Supplied records ->

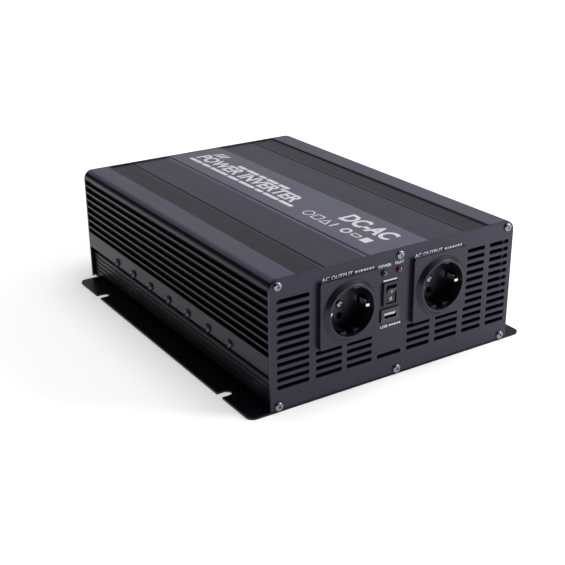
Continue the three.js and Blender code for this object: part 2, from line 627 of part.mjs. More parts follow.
==
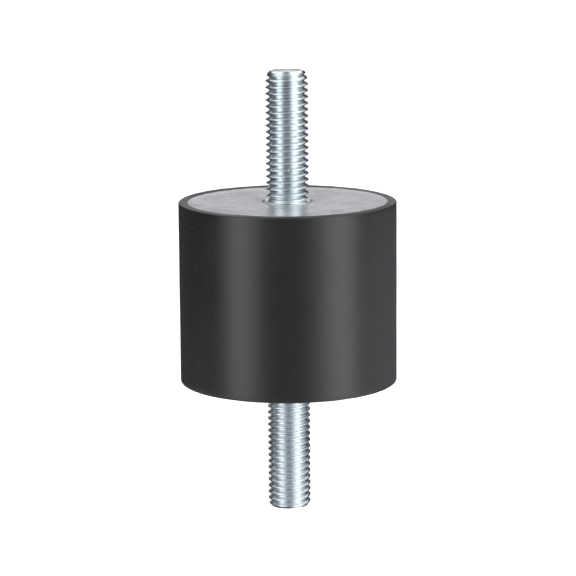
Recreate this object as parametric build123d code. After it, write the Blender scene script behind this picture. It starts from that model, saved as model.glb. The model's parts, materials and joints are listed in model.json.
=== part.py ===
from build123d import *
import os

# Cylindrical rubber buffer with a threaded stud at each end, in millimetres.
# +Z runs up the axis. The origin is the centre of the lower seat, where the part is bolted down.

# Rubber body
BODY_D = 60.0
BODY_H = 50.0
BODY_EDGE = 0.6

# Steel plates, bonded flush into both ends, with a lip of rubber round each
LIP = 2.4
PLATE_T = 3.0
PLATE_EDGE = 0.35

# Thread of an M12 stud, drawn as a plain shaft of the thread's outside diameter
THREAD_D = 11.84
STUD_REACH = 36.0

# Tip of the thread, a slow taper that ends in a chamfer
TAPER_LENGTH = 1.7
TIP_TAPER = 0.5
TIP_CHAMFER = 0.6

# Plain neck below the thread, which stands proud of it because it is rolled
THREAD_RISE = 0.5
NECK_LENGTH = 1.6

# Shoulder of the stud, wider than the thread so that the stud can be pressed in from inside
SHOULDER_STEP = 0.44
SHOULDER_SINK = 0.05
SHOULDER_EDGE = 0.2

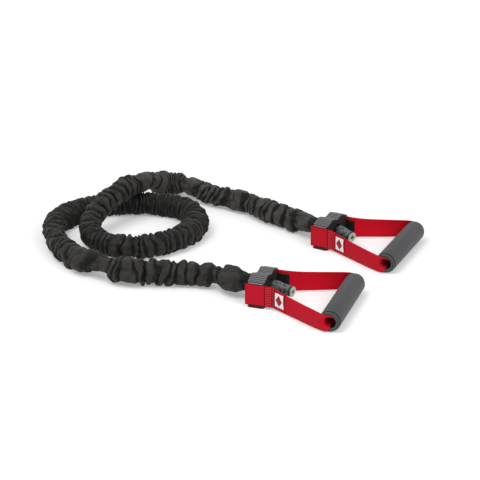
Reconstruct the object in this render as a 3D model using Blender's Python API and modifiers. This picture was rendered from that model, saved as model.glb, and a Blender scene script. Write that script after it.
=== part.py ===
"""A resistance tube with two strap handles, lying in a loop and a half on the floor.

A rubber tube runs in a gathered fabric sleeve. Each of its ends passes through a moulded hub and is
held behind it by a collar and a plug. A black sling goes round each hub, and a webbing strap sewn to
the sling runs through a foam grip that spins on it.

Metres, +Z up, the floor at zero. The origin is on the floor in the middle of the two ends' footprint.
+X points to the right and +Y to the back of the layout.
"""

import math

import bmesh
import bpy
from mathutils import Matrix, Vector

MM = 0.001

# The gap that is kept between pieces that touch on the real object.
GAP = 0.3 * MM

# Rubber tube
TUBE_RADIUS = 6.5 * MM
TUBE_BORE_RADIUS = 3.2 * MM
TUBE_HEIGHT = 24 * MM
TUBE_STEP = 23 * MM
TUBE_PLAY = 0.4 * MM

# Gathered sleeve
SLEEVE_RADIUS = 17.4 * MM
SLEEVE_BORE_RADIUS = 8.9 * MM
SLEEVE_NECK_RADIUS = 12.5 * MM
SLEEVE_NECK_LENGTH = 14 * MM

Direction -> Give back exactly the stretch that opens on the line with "Recreate this object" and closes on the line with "on the floor.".

Output for this exercise ->
Recreate this object as parametric build123d code. After it, write the Blender scene script behind this picture. It starts from that model, saved as model.glb. The model's parts, materials and joints are listed in model.json.
=== part.py ===
from build123d import *
import os

# Cylindrical rubber buffer with a threaded stud at each end, in millimetres.
# +Z runs up the axis. The origin is the centre of the lower seat, where the part is bolted down.

# Rubber body
BODY_D = 60.0
BODY_H = 50.0
BODY_EDGE = 0.6

# Steel plates, bonded flush into both ends, with a lip of rubber round each
LIP = 2.4
PLATE_T = 3.0
PLATE_EDGE = 0.35

# Thread of an M12 stud, drawn as a plain shaft of the thread's outside diameter
THREAD_D = 11.84
STUD_REACH = 36.0

# Tip of the thread, a slow taper that ends in a chamfer
TAPER_LENGTH = 1.7
TIP_TAPER = 0.5
TIP_CHAMFER = 0.6

# Plain neck below the thread, which stands proud of it because it is rolled
THREAD_RISE = 0.5
NECK_LENGTH = 1.6

# Shoulder of the stud, wider than the thread so that the stud can be pressed in from inside
SHOULDER_STEP = 0.44
SHOULDER_SINK = 0.05
SHOULDER_EDGE = 0.2

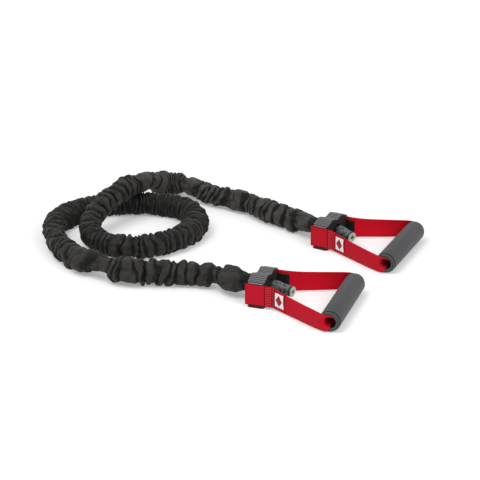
Reconstruct the object in this render as a 3D model using Blender's Python API and modifiers. This picture was rendered from that model, saved as model.glb, and a Blender scene script. Write that script after it.
=== part.py ===
"""A resistance tube with two strap handles, lying in a loop and a half on the floor.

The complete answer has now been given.